Talk on Thomas Kitchin, eighteenth-century cartographer from St Albans, by Laurence Worms

Updated: Nov 1, 2023

Thanks to all those who attended last night's fascinating talk by Laurence Worms on the 18th-century cartographer Thomas Kitchen, who lived in Fishpool Street.

There were 70 attendees and after expenses (the speaker has very kindly waived his fee) the proceeds will go to Blue Plaques St Albans for more blue plaques (10 have so far been installed).


Thomas Kitchin (1717–1784)


Why a plaque:

Kitchin was an engraver and cartographer whose maps were used for international peace treaties and who became hydrographer to King George lll. He also wrote about the history of the West Indies. He produced 170 maps for the London Magazine (1747–83) which would prove sufficient companion for the entire history of his time. The etched decoration from his workshop was among the most impressive of all English rococo work.


Importance to St Albans:

He retired to St Albans and continued map-making to the end of his life. He is buried, alongside his wife, in St Albans Abbey.


History:

He was probably born in the parish of St Olave, Southwark, on 1 December 1717, apparently the eldest child of Thomas Kitchin, hat dyer, and Mary Birr, who had married in 1716.

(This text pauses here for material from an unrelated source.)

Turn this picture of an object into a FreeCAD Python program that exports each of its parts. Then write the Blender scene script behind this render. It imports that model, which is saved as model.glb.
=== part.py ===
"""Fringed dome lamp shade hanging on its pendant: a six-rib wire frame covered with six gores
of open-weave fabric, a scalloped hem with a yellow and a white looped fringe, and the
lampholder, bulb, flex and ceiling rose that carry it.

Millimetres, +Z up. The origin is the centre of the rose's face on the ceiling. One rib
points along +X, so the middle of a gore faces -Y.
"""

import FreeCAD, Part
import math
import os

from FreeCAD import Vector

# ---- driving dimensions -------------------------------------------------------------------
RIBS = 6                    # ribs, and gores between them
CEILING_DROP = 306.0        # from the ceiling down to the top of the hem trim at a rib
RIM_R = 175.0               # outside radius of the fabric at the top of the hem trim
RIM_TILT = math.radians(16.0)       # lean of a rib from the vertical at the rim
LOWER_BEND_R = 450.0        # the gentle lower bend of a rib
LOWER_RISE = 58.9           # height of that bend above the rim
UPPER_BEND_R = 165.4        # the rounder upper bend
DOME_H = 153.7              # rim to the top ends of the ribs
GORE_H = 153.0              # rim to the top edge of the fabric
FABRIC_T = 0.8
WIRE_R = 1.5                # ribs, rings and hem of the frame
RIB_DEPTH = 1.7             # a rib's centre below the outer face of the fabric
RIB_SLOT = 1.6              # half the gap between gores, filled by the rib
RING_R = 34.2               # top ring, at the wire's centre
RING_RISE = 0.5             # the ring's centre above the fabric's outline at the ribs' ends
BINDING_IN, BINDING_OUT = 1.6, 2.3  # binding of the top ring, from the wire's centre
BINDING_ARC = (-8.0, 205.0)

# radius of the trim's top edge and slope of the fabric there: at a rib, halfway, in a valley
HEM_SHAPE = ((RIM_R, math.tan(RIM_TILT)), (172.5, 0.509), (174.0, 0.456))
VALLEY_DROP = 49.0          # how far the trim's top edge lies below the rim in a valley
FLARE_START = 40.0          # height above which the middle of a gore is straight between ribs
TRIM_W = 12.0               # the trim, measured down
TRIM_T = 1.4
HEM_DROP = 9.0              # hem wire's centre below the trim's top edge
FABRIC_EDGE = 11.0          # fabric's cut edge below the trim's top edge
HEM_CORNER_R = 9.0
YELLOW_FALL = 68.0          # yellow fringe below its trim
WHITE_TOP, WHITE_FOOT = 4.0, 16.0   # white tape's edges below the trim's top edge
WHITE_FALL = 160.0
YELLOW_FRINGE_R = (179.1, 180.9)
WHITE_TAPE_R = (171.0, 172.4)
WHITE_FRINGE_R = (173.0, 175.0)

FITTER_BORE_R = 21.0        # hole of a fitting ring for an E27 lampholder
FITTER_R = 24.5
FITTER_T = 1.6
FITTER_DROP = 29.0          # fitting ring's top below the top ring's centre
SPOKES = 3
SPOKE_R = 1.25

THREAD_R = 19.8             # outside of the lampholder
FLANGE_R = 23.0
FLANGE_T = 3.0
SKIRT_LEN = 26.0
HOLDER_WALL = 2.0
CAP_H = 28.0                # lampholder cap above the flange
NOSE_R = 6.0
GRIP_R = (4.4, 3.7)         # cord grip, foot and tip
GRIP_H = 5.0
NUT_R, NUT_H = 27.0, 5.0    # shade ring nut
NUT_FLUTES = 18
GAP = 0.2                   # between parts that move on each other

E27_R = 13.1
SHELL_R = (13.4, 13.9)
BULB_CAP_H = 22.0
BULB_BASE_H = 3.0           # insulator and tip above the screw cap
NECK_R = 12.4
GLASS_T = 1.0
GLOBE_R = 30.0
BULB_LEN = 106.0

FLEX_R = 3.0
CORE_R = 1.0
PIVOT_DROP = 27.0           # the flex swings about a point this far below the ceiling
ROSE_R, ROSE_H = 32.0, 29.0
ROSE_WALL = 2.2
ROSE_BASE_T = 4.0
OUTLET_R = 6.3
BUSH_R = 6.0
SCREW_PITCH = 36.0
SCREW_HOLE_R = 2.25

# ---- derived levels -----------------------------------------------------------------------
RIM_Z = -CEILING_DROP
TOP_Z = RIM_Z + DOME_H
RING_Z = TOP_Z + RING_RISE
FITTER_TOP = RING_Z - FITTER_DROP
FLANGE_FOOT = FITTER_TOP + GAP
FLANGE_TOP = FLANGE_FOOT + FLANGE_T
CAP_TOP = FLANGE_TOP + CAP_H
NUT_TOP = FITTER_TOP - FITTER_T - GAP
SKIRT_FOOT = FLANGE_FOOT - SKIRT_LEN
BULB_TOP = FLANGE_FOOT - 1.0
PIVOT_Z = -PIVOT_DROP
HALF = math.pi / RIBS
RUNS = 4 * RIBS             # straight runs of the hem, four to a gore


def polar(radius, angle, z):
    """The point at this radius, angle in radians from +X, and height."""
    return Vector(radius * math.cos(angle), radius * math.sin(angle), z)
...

Kitchin was apprenticed to the map engraver Emanuel Bowen on 6 December 1732. Seven years later, he finished his time and married his master's daughter, Sarah. Despite the family connection, Kitchin worked independently from at least 1741. From 1746, when he was made free of the Merchant Taylors' Company, he took on apprentices in his expanding firm. His early production includes John Elphinstone's 1746 map of Scotland (used before the Battle of Culloden), the first pocket atlas of Scotland, Geographia Scotiae (1748–9), and The Small English Atlas (1749), co-published with Thomas Jefferys, another of Bowen's apprentices. The Large English Atlas (serially produced with Bowen between 1749 and 1760) was the most important county atlas since Elizabethan times and the first real attempt to cover the whole country at large scale. In 1755 Kitchin engraved the great John Mitchell map of North America, used at the peace treaties of Paris and Versailles, and the standard map until the end of the century.

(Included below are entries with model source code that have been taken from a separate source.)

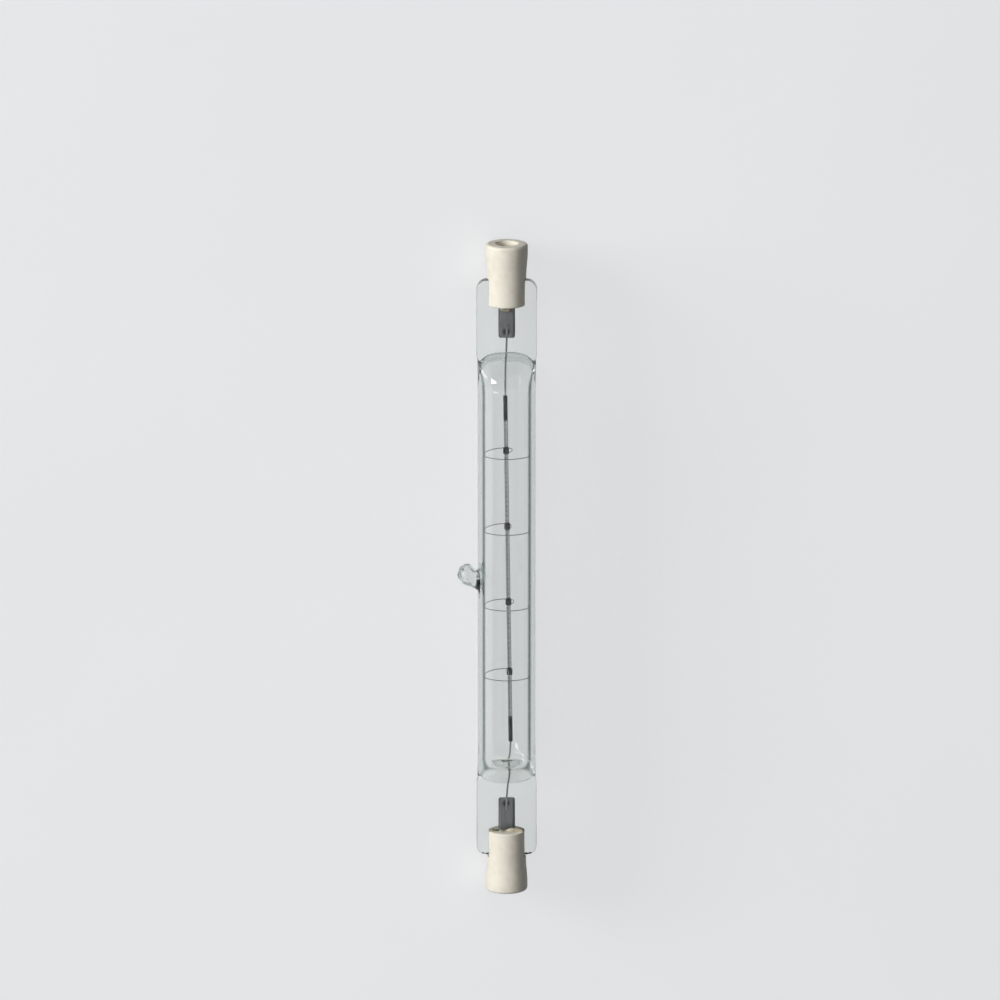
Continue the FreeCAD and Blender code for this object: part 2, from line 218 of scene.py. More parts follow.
def rounded(thing, voxel, passes):
    """Remesh a solid finely and smooth it, which rounds all its edges a little."""
    remesh = thing.modifiers.new("remesh", "REMESH")
    remesh.mode = "VOXEL"
    remesh.voxel_size = voxel
    smooth = thing.modifiers.new("smooth", "SMOOTH")
    smooth.factor = 0.5
    smooth.iterations = passes
    return baked(thing)


def pushed(thing, amount):
    """Move each point along its normal by what amount gives for its place, in mm."""
    normals = [vertex.normal.copy() for vertex in thing.data.vertices]
    for vertex, normal in zip(thing.data.vertices, normals):
        vertex.co += normal * amount(vertex.co)
    return thing


def turned(name, profile, sides):
    """A skin of revolution about X through (x, radius) pairs."""
    rings = []
    for x, r in profile:
        ring = [(x, r * cos(2 * pi * k / sides), r * sin(2 * pi * k / sides)) for k in range(sides)]
        rings.append(ring)
    return loft(name, rings)


def wire(name, path, radius, sides):
    """A round wire along a path of points. radius is a number or a function of the share of the path."""
    rings = []
    normal = None
    for i, point in enumerate(path):
        before, after = path[max(i - 1, 0)], path[min(i + 1, len(path) - 1)]
        along = (after - before).normalized()
        if normal is None:
            normal = along.orthogonal().normalized()
        normal = (normal - along * normal.dot(along)).normalized()
        side = along.cross(normal)
        r = radius(i / (len(path) - 1)) if callable(radius) else radius
        ring = []
        for k in range(sides):
            turn = 2 * pi * k / sides
            ring.append(point + normal * (r * cos(turn)) + side * (r * sin(turn)))
        rings.append(ring)
    return loft(name, rings)


def finished(thing, material, replaced, turn=RIGHT_END):
    """Place a piece in the lamp, give it its material and let it stand for its node."""
    thing.data.transform(Matrix.Scale(MM, 4) @ ROLLED @ turn)
    thing.data.shade_smooth()
    thing.data.materials.clear()
    thing.data.materials.append(material)
    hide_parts(replaced)
    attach(thing, "root")
    return thing


# Materials


def new_material(name):
    """A material with its node tree, its Principled shader and object coordinates."""
    material = bpy.data.materials.new(name)
    material.use_nodes = True
    tree = material.node_tree
    shader = tree.nodes["Principled BSDF"]
    place = tree.nodes.new("ShaderNodeTexCoord").outputs["Object"]
    return material, tree, shader, place


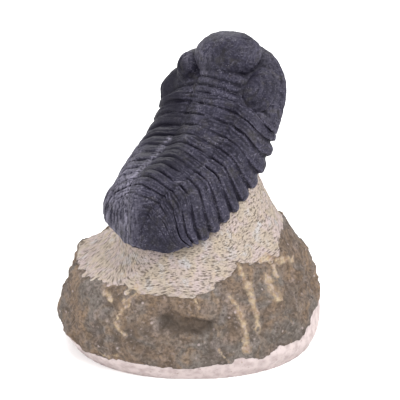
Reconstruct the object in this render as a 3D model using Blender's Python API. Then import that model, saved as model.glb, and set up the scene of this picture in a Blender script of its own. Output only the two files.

By late 1755 Kitchin was established in Holborn Hill, running a substantial business producing all kinds of engraved material. Further county atlases appeared in the 1760s. Larger individual works were Andrew Armstrong's survey of Northumberland (1769), awarded a 50 guinea prize by the Society of Arts, the twelve-sheet road map England and Wales (1770), and Bernhard Ratzer's elegant plans of New York (1769–70). From 1773 Kitchin appears in the Royal Kalendar as hydrographer to the king. Eventually retiring from Holborn to St Albans, Kitchin continued map making to the end of his life. Prolific and reliable, he produced countless maps for travel books and geographies, and the 170 maps he produced for the London Magazine alone (1747–83) would prove sufficient companion for the entire history of his time.

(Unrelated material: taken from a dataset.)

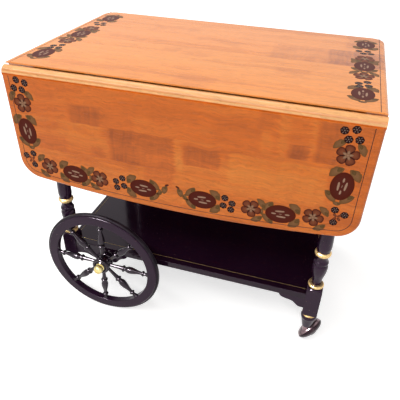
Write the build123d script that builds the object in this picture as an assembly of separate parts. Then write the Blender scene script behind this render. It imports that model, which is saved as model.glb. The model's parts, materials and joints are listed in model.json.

As an engraver, Kitchin showed a fine technical facility, the lettering clean and assured, and the etched decoration from his workshop was among the most impressive of all English rococo work. Clues to his personal life are meagre, although it is known that he was extremely active in the Baptist community and served as deacon of his chapel. His will, which requests burial 'with as little expense as may be', shows a more than conventional piety. Kitchin died in St Albans on 23 June 1784 and was buried in St Albans Abbey on 29 June. A memorial inscription in St Albans Abbey has not survived.